→ **What is required**
For this exercise, write out exactly, and only, the lines running from the line that contains "base_plate();" through the line that contains "cad_parts[node].hide_render = cad_parts[node].hide_viewport".

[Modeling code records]
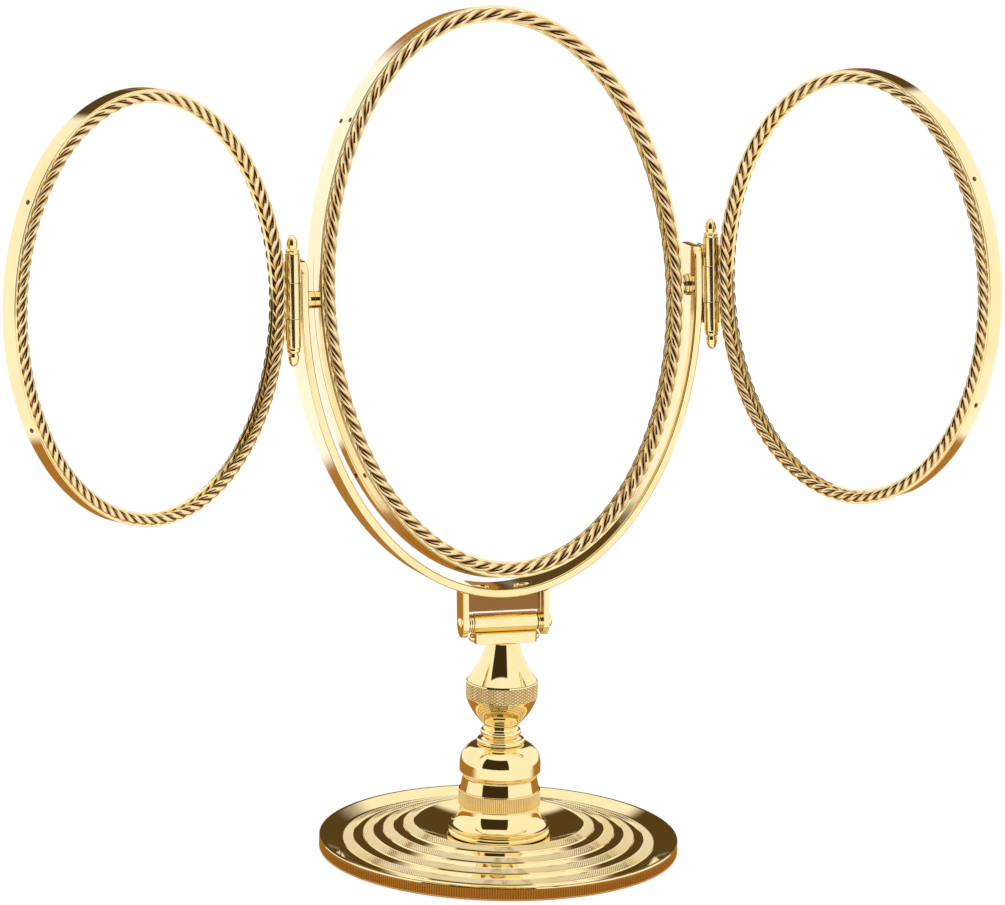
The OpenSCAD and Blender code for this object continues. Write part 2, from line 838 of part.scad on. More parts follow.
// Bezel: a lip in front of the drum, a sleeve inside it and a ledge over the glass
module bezel(a, b, r) {
    oval_hoop(a, b, lip_set, lip_in, -lip_h, 0);
    oval_hoop(a, b, sleeve_out, sleeve_in, -seat_gap, sleeve_depth);
    oval_hoop(a, b, sleeve_in - seat_gap, rope_inset(r) + r - 0.4, ledge_z(r), glass_front(r));
}

// Rope of three strands laid round the oval: rings of six corners that turn evenly with length
module rope(a, b, rope_r, turns) {
    ra = a - rope_inset(rope_r);
    rb = b - rope_inset(rope_r);
    step = 360 / arc_steps;
    lengths = [for (i = 0, s = 0; i <= arc_steps;
        s = s + norm([
            ra * (cos((i + 1) * step) - cos(i * step)),
            rb * (sin((i + 1) * step) - sin(i * step))
        ]), i = i + 1) [s, i * step]];
    total = lengths[arc_steps][0];
    rings = turns * rings_per_turn;
    corners = 2 * strands;
    points = [for (i = [0:rings - 1]) let (
        t = lookup(total * i / rings, lengths),
        out = [rb * cos(t), ra * sin(t)] / norm([rb * cos(t), ra * sin(t)]),
        centre = [ra * cos(t), rb * sin(t)]
    ) for (j = [0:corners - 1]) let (
        turn = 360 * j / corners - 360 * i / rings_per_turn,
        r = rope_r * (j % 2 == 0 ? 1 : valley),
        x = centre[0] + out[0] * r * cos(turn),
        z = centre[1] + out[1] * r * cos(turn)
    ) [x, -rope_front + r * sin(turn), z]];
    faces = [for (i = [0:rings - 1], j = [0:corners - 1]) let (
        k = (i + 1) % rings,
        m = (j + 1) % corners,
        p = i * corners + j,
        q = i * corners + m,
        s = k * corners + j,
        u = k * corners + m
    ) each [[p, s, u], [p, u, q]]];
    polyhedron(points = points, faces = faces);
}

// Puts a fitting square on the outside of an oval, at height z on its right side
module on_rim(a, b, z, y) {
    x = a * sqrt(1 - z * z / (b * b));
    lean = atan2(z * a * a, x * b * b);
    translate([x, y, z]) rotate([0, 90 - lean, 0]) children();
}

// Small screw through a drum's wall into the bezel's sleeve
module rim_screw() {
    head_h = 0.5;
    translate([0, 0, -sleeve_in]) cylinder(r = screw_r * 0.6, h = sleeve_in + head_h / 2, $fn = 24);
    cylinder(r1 = screw_r, r2 = screw_r * 0.8, h = head_h, $fn = 24);
}

// Hole for that screw
module rim_hole() {
    translate([0, 0, -sleeve_in - seat_gap])
        cylinder(r = screw_r * 0.6 + seat_gap / 2, h = sleeve_in + cut, $fn = 24);
}

// Middle mirror

// Places for what is the same at the front and at the back
module centre_faces() {
    for (turn = [0, 180]) rotate([0, 0, turn]) translate([0, -drum_depth / 2, 0]) children();
}

module centre_front() {
    in_centre() translate([0, -drum_depth / 2, 0]) children();
}

module centre_back() {
    in_centre() rotate([0, 0, 180]) translate([0, -drum_depth / 2, 0]) children();
}

// Where the screws of one bezel go through the drum
module centre_rim_places() {
    for (side = [0, 1], z = [-centre_screw_z, centre_screw_z])
        mirror([side, 0, 0]) on_rim(ma, mb, z, screw_y) children();
}

module centre_drum() {
    color(pale_brass) in_centre() difference() {
        oval_hoop(ma, mb, 0, wall, -drum_depth / 2, drum_depth / 2);
        centre_faces() centre_rim_places() rim_hole();
        for (side = [0, 1]) mirror([side, 0, 0]) x_rod(bush_neck_r, ma - bush_reach, ma + cut);
    }
}

module centre_front_bezel() {
    color(pale_brass) centre_front() difference() {
        bezel(ma, mb, rope_r);
        centre_rim_places() rim_hole();
    }
}

module centre_back_bezel() {
    color(pale_brass) centre_back() difference() {
        bezel(ma, mb, rope_r);
        centre_rim_places() rim_hole();
    }
}

module centre_front_rope() {
    color(dark_brass) centre_front() rope(ma, mb, rope_r, rope_turns);
}

module centre_back_rope() {
    color(dark_brass) centre_back() rope(ma, mb, rope_r, rope_turns);
}

module centre_glass() {
    color(glass_white) centre_front()
        oval_plate(ma, mb, glass_inset, glass_front(rope_r), glass_back(rope_r));
}

// Glass with a round hollow in its face, which runs out a little past its edge
module magnifying_glass() {
    reach = mb + glass_inset;
    color(glass_white) centre_back() difference() {
        oval_plate(ma, mb, glass_inset, glass_front(rope_r), glass_back(rope_r));
        translate([0, glass_front(rope_r), 0]) rotate([90, 0, 0]) rotate_extrude() polygon(concat(
            [for (i = [0:10]) [reach * i / 10, magnify_sag * (pow(i / 10, 2) - 1)]],
            [[reach, cut], [0, cut]]));
    }
}

// Hoop of fibreboard that keeps the two glasses apart
module glass_spacer() {
    color(felt) in_centre() oval_hoop(ma, mb, spacer_inset, spacer_inset + spacer_w,
        glass_back(rope_r) - drum_depth / 2, drum_depth / 2 - glass_back(rope_r));
}

// Flanged bushes in the sides of the drum
module pivot_bushes() {
    color(dark_brass) in_centre() for (side = [0, 1]) mirror([side, 0, 0])
        translate([ma, 0, 0]) difference() {
            union() {
                x_rod(bush_neck_r, -bush_reach, bush_l);
                x_rod(bush_d / 2, 0, bush_l);
            }
            x_rod(pivot_r + bore_play, -bush_reach - cut, bush_l + cut);
        }
}

// Spring washers between the bushes and the flanges of the pivots
module friction_washers() {
    color(steel) in_yoke() for (side = [0, 1]) mirror([side, 0, 0])
        translate([yoke_in_a - flange_t, 0, 0]) difference() {
            x_rod(flange_r - 0.7, -friction_t, 0);
            x_rod(pivot_r + seat_gap / 2, -friction_t - cut, cut);
        }
}

module centre_screws() {
    color(dark_brass) in_centre() centre_faces() centre_rim_places() rim_screw();
}

// Wings; side is -1 for the left wing and 1 for the right one

module on_wing(side) {
    in_wing(side) translate([wing_x, wing_front, wing_up]) children();
}

module wing_rim_places() {
    for (z = [-wing_screw_z, wing_screw_z]) on_rim(wa, wb, z, screw_y) children();
}

// Pan of a wing: its wall and its closed back
module wing_drum(side) {
    color(pale_brass) on_wing(side) difference() {
        oval_plate(wa, wb, 0, 0, wing_depth);
        oval_plate(wa, wb, wall, -cut, wing_depth - back_t);
        wing_rim_places() rim_hole();
    }
}

module wing_bezel(side) {
    color(pale_brass) on_wing(side) difference() {
        bezel(wa, wb, wing_rope_r);
        wing_rim_places() rim_hole();
    }
}

module wing_rope(side) {
    color(dark_brass) on_wing(side) rope(wa, wb, wing_rope_r, wing_rope_turns);
}

module wing_glass(side) {
    color(glass_white) on_wing(side)
        oval_plate(wa, wb, glass_inset, glass_front(wing_rope_r), glass_back(wing_rope_r));
}

// Board behind the glass
module wing_backing(side) {
    color(felt) on_wing(side)
        oval_plate(wa, wb, backing_inset, glass_back(wing_rope_r), wing_depth - back_t);
}

// Wing leaf: the middle knuckle on a plate seated on the side of the pan
module wing_leaf(side) {
    color(brass) in_wing(side) difference() {
        union() {
            translate([0, 0, (knuckle_gap - middle_knuckle_h) / 2])
                cylinder(r = knuckle_r, h = middle_knuckle_h - knuckle_gap);
            translate([wing_off - leaf_t, 0, -leaf_h / 2]) cube([3 * leaf_t, leaf_depth, leaf_h]);
        }
        translate([wing_x, 0, wing_up]) oval_plate(wa, wb, 0, -wing_depth, 2 * wing_depth);
        translate([0, 0, -stack_h]) cylinder(r = hinge_pin_r + bore_play, h = 2 * stack_h);
        for (end = [-1, 1])
            translate([0, 0, end * (middle_knuckle_h + outer_knuckle_h) / 2])
                cylinder(r = knuckle_r + leaf_gap, h = outer_knuckle_h + knuckle_gap, center = true);
    }
}

module wing_screws(side) {
    color(dark_brass) on_wing(side) wing_rim_places() rim_screw();
}

module left_drum() { wing_drum(-1); }
module left_bezel() { wing_bezel(-1); }
module left_rope() { wing_rope(-1); }
module left_glass() { wing_glass(-1); }
module left_backing() { wing_backing(-1); }
module left_wing_leaf() { wing_leaf(-1); }
module left_screws() { wing_screws(-1); }

module right_drum() { wing_drum(1); }
module right_bezel() { wing_bezel(1); }
module right_rope() { wing_rope(1); }
module right_glass() { wing_glass(1); }
module right_backing() { wing_backing(1); }
module right_wing_leaf() { wing_leaf(1); }
module right_screws() { wing_screws(1); }

base_plate();
base_pad();
base_nut();
base_washer();
tie_rod();
foot_ring();
column_foot();
reeded_band();
column_body();
neck_collar();
swivel_nut();
swivel_washer();
lock_knob();
swivel_cone();
saddle_plate();
saddle_nuts();
tilt_barrel();
yoke_bracket();
bracket_screws();
tilt_pin();
tilt_nut();
tilt_washers();
yoke_band();
pivot_pins();
left_yoke_leaf();
right_yoke_leaf();
left_hinge_pin();
right_hinge_pin();
left_finials();
right_finials();
centre_drum();
centre_front_bezel();
centre_back_bezel();
centre_front_rope();
centre_back_rope();
centre_glass();
magnifying_glass();
glass_spacer();
pivot_bushes();
friction_washers();
centre_screws();
left_drum();
left_bezel();
left_rope();
left_glass();
left_backing();
left_wing_leaf();
left_screws();
right_drum();
right_bezel();
right_rope();
right_glass();
right_backing();
right_wing_leaf();
right_screws();
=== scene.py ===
# %% [markdown]
# # A four-way dressing-table mirror in polished brass
#
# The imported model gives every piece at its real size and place. This notebook dresses it: it makes
# the twisted ropes, the knurling and the reeding as real meshes, rounds the edges that catch the
# light, gives each surface its finish and sets up a small white studio round it.

# %% Load the frame
import json
from math import radians, pi, sin, cos, sqrt, hypot

import bpy
from mathutils import Matrix, Vector


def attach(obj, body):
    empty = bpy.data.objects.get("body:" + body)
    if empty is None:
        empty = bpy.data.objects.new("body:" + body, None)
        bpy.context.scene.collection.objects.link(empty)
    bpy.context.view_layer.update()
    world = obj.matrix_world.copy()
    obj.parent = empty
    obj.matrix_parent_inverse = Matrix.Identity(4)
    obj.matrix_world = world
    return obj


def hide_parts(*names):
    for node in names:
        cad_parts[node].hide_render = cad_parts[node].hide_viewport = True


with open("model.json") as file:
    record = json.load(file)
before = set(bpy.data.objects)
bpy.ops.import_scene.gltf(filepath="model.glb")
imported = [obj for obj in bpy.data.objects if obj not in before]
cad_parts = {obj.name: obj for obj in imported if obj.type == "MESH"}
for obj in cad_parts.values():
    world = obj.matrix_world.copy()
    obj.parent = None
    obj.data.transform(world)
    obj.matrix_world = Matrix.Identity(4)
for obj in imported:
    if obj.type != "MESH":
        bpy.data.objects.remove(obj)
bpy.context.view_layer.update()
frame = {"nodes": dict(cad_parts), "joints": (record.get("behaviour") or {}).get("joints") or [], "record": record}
nodes = frame["nodes"]
body_of_node = {n: b for b, ns in frame["record"]["behaviour"]["bodies"].items() for n in ns}

# %% [markdown]
# ## Frames of the moving parts
#
# The head leans back on the column, the middle mirror leans back in its yoke, and each wing is
# folded forward on its hinge. A part is easiest to model upright and straight, in its own frame,
# and is then carried to its place by one matrix. The pivots come from the model's own joints, so
# the matrices can't drift from the pieces they have to meet. All lengths are in metres.

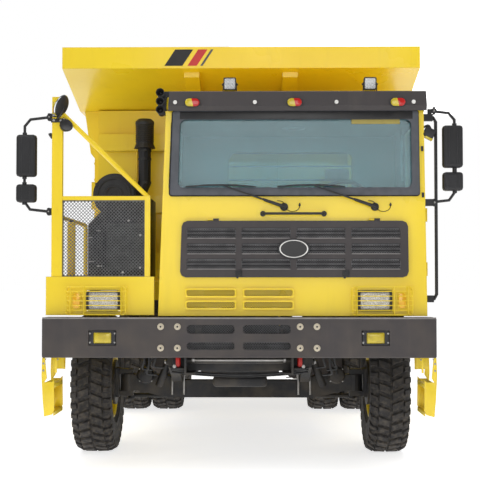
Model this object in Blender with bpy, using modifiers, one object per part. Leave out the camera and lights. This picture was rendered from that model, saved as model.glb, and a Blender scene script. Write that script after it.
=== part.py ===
# Wide-body mining dump truck, six wheels on three axles, with an offset flat cab
# and a service platform beside it. Metres, +Z up, the front faces -Y, the
# vehicle's left is +X, and the origin is on the ground under the middle of it.
import bpy
import bmesh
import math
from mathutils import Matrix, Vector

# Whole vehicle
LENGTH = 8.8
WHEELBASE = 3.8
TANDEM_SPACING = 1.5
FRONT_OVERHANG = 1.5
GAP = 0.0003
RUNNING_GAP = 0.006
FIT = 0.0005
PIN_SIDES = 24

# Wheels and axles
TYRE_RADIUS = 0.685
TYRE_WIDTH = 0.378
WHEEL_STEPS = 20
RIM_RADIUS = 0.335
RIM_WIDTH = 0.28
FRONT_TRACK = 2.82
DUAL_MIDDLE = 1.225
DUAL_SPACING = 0.43
KINGPIN_X = 1.12
KINGPIN_RADIUS = 0.04
STEERING_ARM = 0.30
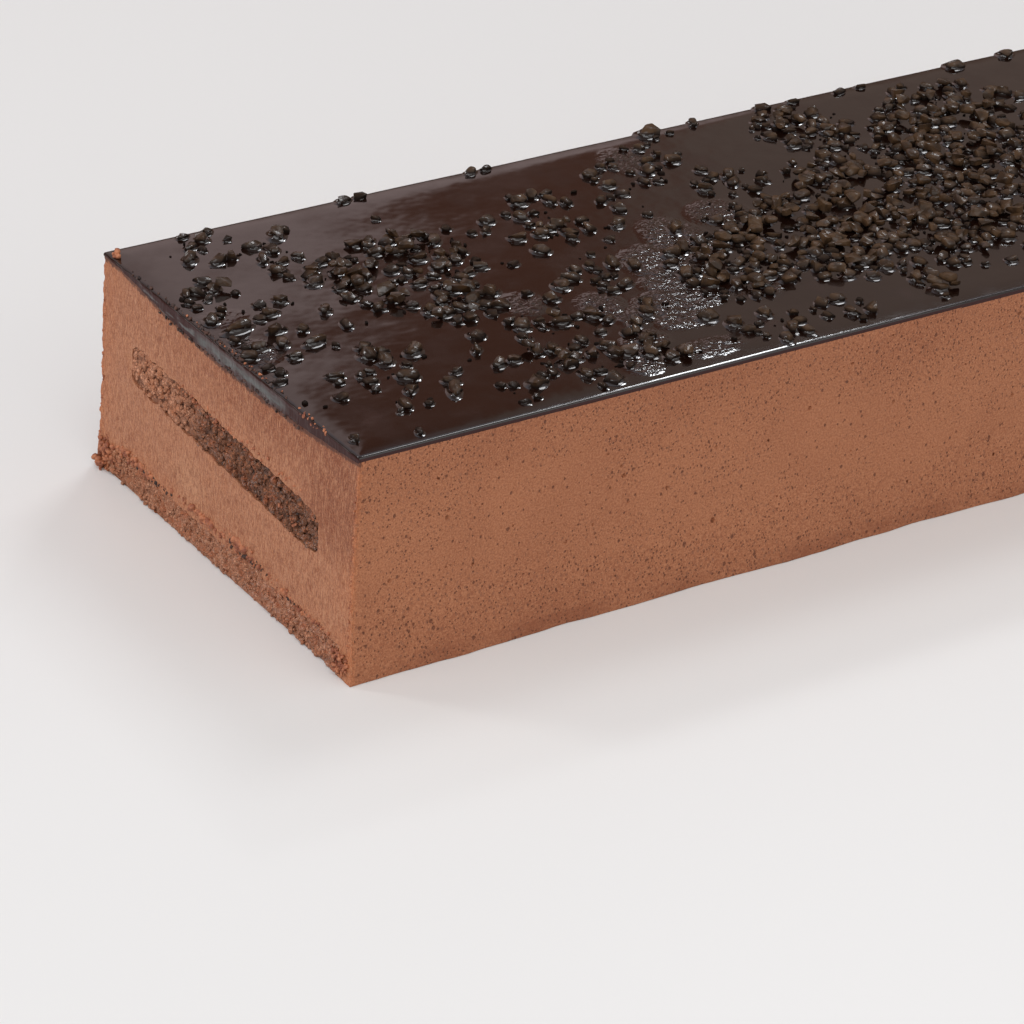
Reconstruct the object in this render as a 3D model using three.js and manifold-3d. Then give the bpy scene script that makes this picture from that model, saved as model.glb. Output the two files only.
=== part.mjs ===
// A chocolate log cake, cut square at both ends: a sponge base, a chocolate mousse with a
// strip of sponge running through it, and a dark mirror glaze scattered with cocoa nibs.
// Millimetres. X runs along the log, Y across it and Z up. The origin is under the middle
// of the cake, on the surface that it stands on.

import * as THREE from 'three';
import { mergeVertices } from 'three/addons/utils/BufferGeometryUtils.js';
import Module from 'manifold-3d';

const wasm = await Module();
wasm.setup();

// Driving dimensions
const mousseLength = 296;      // between the two cuts, at the top edge
const cutLean = 1;             // each cut stands out this much further at the bottom
const logWidth = 100;          // across the glazed top
const logHeight = 49;          // to the glaze, without the nibs
const clearance = 0.3;         // gap between neighbouring layers

const slump = { out: 1.1, height: 9, wave: 0.35, waveLength: 46 };
const base = { width: 93, height: 6.6, ridge: 1.7, ridgeAt: -12, ridgeWidth: 5 };
const insert = { width: 74.4, height: 9.2, middle: 0.3, centreHeight: 27.5, tilt: 3.05 };
const glaze = { edge: 1, middle: 4.1, deepestAt: -5, reach: 48, rim: 0.6, inset: 0.25 };
const nibs = {
  largest: 4.2, smallest: 2, densest: 0.2, crowd: 1.2, spacing: 0.37, count: 210,
  flatness: 0.44, slimness: 0.66, sunk: 0.26,
};

// The nibs that stand out: the place along from one cut and across from one long side, the
// length, the slimness and the turn in degrees.
const chosenNibs = [
  [6, 56, 6.4, 0.36, 8], [12.5, 52.3, 4.6, 0.5, 12], [16.5, 44.4, 5.2, 0.42, 14],
  [10, 41, 3.2, 0.8, 0], [4.4, 74, 3.2, 0.5, 70], [7, 74.4, 4.2, 0.5, -50], [13, 88, 4.6, 0.55, 50],
  [16, 93, 3.8, 0.55, 30], [17.5, 84.5, 4.2, 0.5, 25], [34.5, 90, 5.2, 0.6, 60], [26, 81, 4, 0.5, 60],
  [29, 78.5, 3.6, 0.5, 20], [17.5, 25, 3.4, 0.8, 0], [25, 23.6, 4.6, 0.7, -40], [9, 22, 3.2, 0.85, 0],
  [22.5, 18.5, 3.8, 0.55, 40], [29.6, 14, 5.4, 0.4, 62], [45.6, 9.6, 4.4, 0.75, 20],
  [2.8, 6.6, 2.9, 0.6, 60], [16, 11.6, 2.2, 0.6, 45], [15, 3.2, 2.8, 0.55, 65], [31.5, 32, 4.4, 0.65, 30],
  [12.5, 30, 4, 0.45, -25], [43.5, 19.6, 3.6, 0.6, 40], [34.5, 21, 3, 0.6, 20], [43, 27, 3.8, 0.45, 50],
  [92, 18, 4.6, 0.85, 0], [54, 46, 5.4, 0.5, 35], [110, 55, 4.8, 0.55, 55], [106, 47, 5, 0.5, 60],
  [124, 86, 3.6, 0.7, 10], [2, 33, 3.4, 0.6, 10], [3, 39, 3, 0.6, -10], [75, 16, 3.6, 0.6, 30],
  [17, 98.2, 3.2, 0.6, 20], [22.5, 97.8, 3.4, 0.6, 50], [55.5, 98.4, 4, 0.6, 20],
  [59.5, 98.6, 2.8, 0.7, 0], [87, 98.4, 3.4, 0.6, 30], [91, 98.6, 2.8, 0.6, 10], [132.6, 98, 5, 0.8, 0],
  [145, 98.4, 3.4, 0.6, 60], [163.6, 98.2, 3.6, 0.8, 0], [172, 98.2, 3, 0.7, 0], [185, 98, 3.4, 0.6, 20],
  [191, 98.2, 2.8, 0.7, 0], [218, 98, 4.8, 0.8, 0], [233, 98.2, 4.2, 0.8, 30],
];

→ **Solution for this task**
base_plate();
base_pad();
base_nut();
base_washer();
tie_rod();
foot_ring();
column_foot();
reeded_band();
column_body();
neck_collar();
swivel_nut();
swivel_washer();
lock_knob();
swivel_cone();
saddle_plate();
saddle_nuts();
tilt_barrel();
yoke_bracket();
bracket_screws();
tilt_pin();
tilt_nut();
tilt_washers();
yoke_band();
pivot_pins();
left_yoke_leaf();
right_yoke_leaf();
left_hinge_pin();
right_hinge_pin();
left_finials();
right_finials();
centre_drum();
centre_front_bezel();
centre_back_bezel();
centre_front_rope();
centre_back_rope();
centre_glass();
magnifying_glass();
glass_spacer();
pivot_bushes();
friction_washers();
centre_screws();
left_drum();
left_bezel();
left_rope();
left_glass();
left_backing();
left_wing_leaf();
left_screws();
right_drum();
right_bezel();
right_rope();
right_glass();
right_backing();
right_wing_leaf();
right_screws();
=== scene.py ===
# %% [markdown]
# # A four-way dressing-table mirror in polished brass
#
# The imported model gives every piece at its real size and place. This notebook dresses it: it makes
# the twisted ropes, the knurling and the reeding as real meshes, rounds the edges that catch the
# light, gives each surface its finish and sets up a small white studio round it.

# %% Load the frame
import json
from math import radians, pi, sin, cos, sqrt, hypot

import bpy
from mathutils import Matrix, Vector


def attach(obj, body):
    empty = bpy.data.objects.get("body:" + body)
    if empty is None:
        empty = bpy.data.objects.new("body:" + body, None)
        bpy.context.scene.collection.objects.link(empty)
    bpy.context.view_layer.update()
    world = obj.matrix_world.copy()
    obj.parent = empty
    obj.matrix_parent_inverse = Matrix.Identity(4)
    obj.matrix_world = world
    return obj


def hide_parts(*names):
    for node in names:
        cad_parts[node].hide_render = cad_parts[node].hide_viewport = True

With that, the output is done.